**Aim**.
Check each line of the records below for the word "materials" and copy those where it appears.

# start of The input

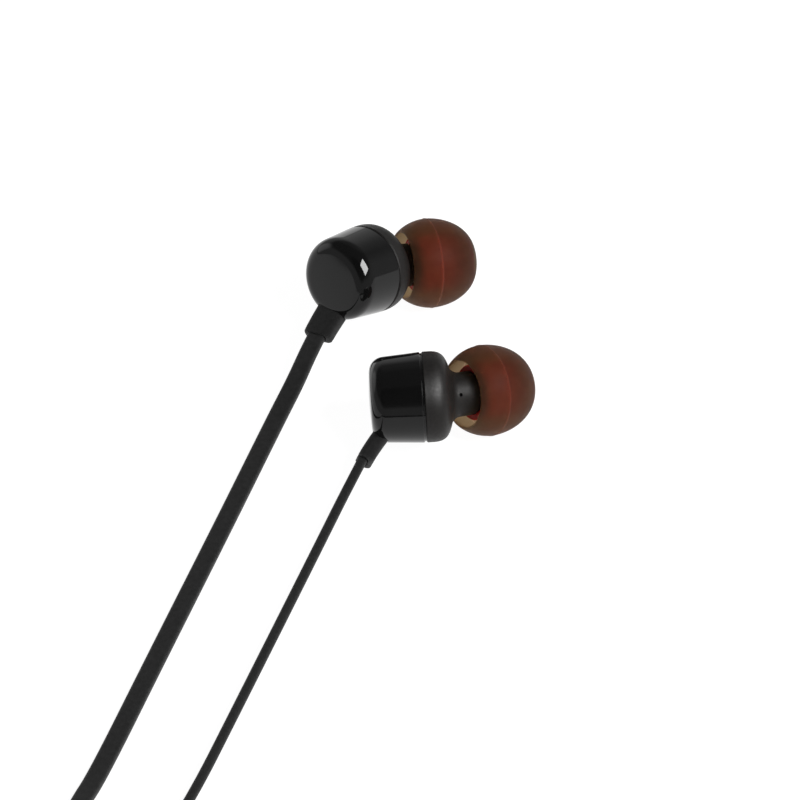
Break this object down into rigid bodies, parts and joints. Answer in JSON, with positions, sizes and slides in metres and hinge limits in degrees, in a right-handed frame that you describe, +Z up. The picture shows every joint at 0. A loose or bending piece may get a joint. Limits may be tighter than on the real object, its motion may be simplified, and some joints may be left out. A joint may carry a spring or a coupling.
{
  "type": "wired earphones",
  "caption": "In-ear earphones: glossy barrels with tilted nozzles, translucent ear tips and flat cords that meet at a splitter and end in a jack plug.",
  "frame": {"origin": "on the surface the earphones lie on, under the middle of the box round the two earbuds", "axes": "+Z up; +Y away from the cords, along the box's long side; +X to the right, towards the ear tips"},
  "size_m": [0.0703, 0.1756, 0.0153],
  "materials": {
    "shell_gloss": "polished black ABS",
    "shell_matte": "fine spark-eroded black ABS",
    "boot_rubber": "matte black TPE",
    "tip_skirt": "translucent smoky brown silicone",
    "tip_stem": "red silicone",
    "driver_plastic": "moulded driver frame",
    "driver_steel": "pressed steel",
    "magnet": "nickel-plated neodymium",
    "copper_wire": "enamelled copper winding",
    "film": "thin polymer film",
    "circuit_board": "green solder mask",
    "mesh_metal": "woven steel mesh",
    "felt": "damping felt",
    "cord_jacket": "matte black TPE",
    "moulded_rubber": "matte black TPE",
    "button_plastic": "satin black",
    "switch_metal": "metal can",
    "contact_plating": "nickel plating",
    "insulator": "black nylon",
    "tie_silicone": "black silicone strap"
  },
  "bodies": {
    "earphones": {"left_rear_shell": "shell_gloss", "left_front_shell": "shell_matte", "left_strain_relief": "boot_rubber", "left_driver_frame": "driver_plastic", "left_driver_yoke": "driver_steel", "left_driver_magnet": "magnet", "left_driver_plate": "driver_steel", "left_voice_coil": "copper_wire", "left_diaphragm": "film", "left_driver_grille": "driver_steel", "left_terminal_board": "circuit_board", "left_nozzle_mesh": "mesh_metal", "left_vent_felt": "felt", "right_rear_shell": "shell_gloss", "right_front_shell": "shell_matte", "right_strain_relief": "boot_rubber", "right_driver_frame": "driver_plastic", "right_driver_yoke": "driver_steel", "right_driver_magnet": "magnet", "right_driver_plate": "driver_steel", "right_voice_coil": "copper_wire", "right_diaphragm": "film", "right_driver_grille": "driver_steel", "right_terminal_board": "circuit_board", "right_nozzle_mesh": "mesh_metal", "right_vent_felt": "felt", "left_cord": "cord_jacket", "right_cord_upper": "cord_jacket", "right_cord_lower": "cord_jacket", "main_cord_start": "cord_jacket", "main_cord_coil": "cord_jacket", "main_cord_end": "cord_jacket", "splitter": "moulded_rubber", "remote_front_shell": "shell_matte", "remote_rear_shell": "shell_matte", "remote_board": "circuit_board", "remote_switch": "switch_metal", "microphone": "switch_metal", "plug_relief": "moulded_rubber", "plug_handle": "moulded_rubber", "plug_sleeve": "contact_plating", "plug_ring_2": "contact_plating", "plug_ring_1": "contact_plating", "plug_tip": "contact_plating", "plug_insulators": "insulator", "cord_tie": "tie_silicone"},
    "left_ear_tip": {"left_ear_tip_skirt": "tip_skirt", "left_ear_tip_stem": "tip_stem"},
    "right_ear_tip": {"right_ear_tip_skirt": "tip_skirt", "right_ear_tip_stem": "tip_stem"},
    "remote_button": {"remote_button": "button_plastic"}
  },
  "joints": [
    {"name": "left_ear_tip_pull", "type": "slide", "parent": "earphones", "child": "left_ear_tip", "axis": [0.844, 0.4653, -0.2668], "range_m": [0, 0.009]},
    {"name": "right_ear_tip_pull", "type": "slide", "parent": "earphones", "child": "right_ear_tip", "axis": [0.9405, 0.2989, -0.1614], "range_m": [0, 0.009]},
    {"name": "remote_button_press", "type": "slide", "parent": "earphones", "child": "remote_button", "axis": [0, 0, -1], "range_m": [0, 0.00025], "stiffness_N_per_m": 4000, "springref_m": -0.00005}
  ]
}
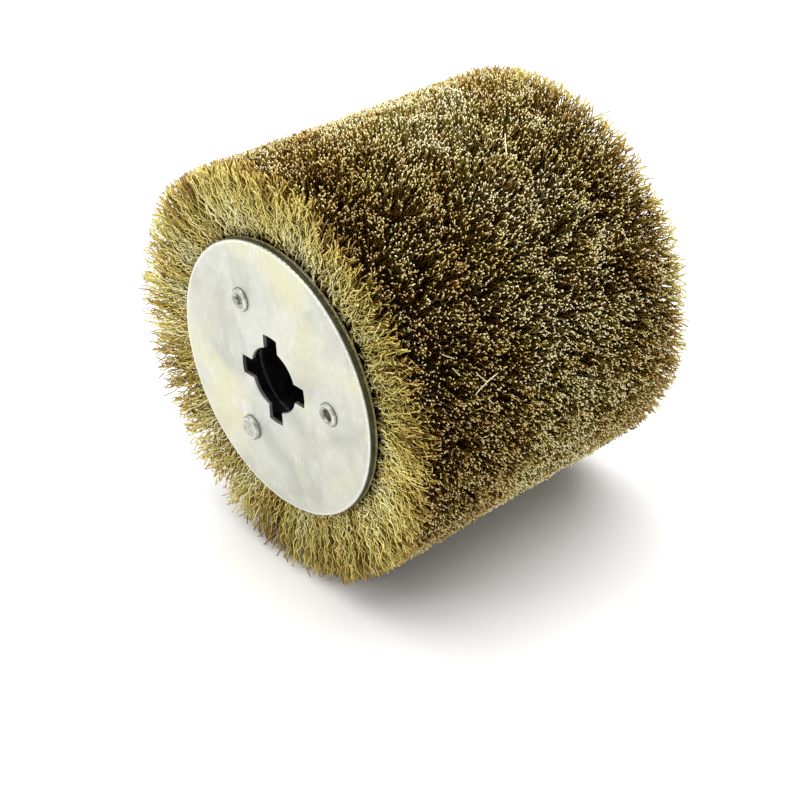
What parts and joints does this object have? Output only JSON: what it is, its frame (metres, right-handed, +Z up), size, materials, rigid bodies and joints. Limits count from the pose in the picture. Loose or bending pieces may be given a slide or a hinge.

# end of The input

**Written reply**.
  "materials": {
What parts and joints does this object have? Output only JSON: what it is, its frame (metres, right-handed, +Z up), size, materials, rigid bodies and joints. Limits count from the pose in the picture. Loose or bending pieces may be given a slide or a hinge.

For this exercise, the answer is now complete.